En France, sur le plan national, l’usage du délit de blasphème ne peut avoir pour seule conséquence que de braquer une partie de la communauté musulmane, déjà largement exclue économiquement et politiquement, et va ainsi à l’encontre du vivre ensemble.

Dans la vie de tous les jours, on pense, on reformule ou on se tait plutôt que de dire des choses blessantes à quelqu’un de fragile, car cela serait inutile et contreproductif, pourquoi en serait-il autrement ici ? Pourrait-on donc penser les avantages, les intérêts, la plus-value de dessiner Mahomet ?

Qu’apporte réellement le fait de pouvoir caricaturer Mahomet ? Un sentiment de liberté ? Une satisfaction personnelle ? Qui ici caricature ou dessine Mahomet régulièrement ? Personne ?

Il n’y a absolument aucun intérêt à dessiner Mahomet, mais seulement des effets non désirables et de mauvaises raisons. Sans l’interdire, arrêtons donc de défendre cet acte qui ne vise qu’à diviser et blesser.

En ces temps pré-électoraux il fait bon attiser la haine et essayer de focaliser l’attention des citoyens sur des problèmes présupposés, afin de détourner des vrais problèmes, et surtout de s’assurer un second tour victorieux en faisant monter le front national, présenté comme une vague, alors que ses résultats sont les mêmes depuis les années 90… Jusqu’à quand cette stratégie sera porteuse et le choix du moins pire l’emportera sur le refus de ce système biaisé ? Jusqu’à quand resterons nous coincés dans cette dictature élective qui nous oblige à voter pour remettre tout pouvoir à nos maîtres plutôt qu’une réelle représentation citoyenne par le tirage au sort ?

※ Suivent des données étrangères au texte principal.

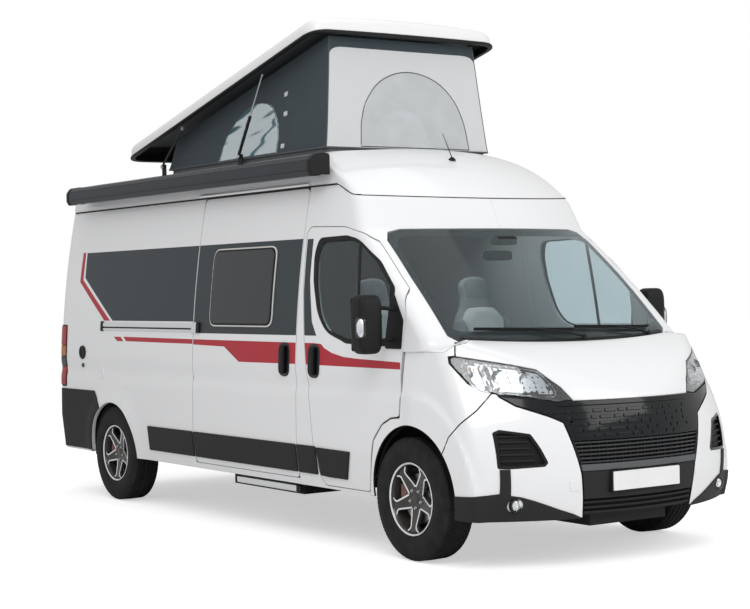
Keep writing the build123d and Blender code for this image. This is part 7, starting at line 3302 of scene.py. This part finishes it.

Pour finir, il faut préciser que le droit des femmes dans la majorité des pays musulmans est bien supérieur au droit des femmes en Europe avant la seconde guerre mondiale. La modernisation progressiste du monde musulman est en marche partout où les occidentaux ne sont pas venus foutre le chaos. Quel effroyable aveuglement que de voir en l’Islam un problème alors que celui-ci réside dans l’intégrisme causé et renforcé par les occidentaux.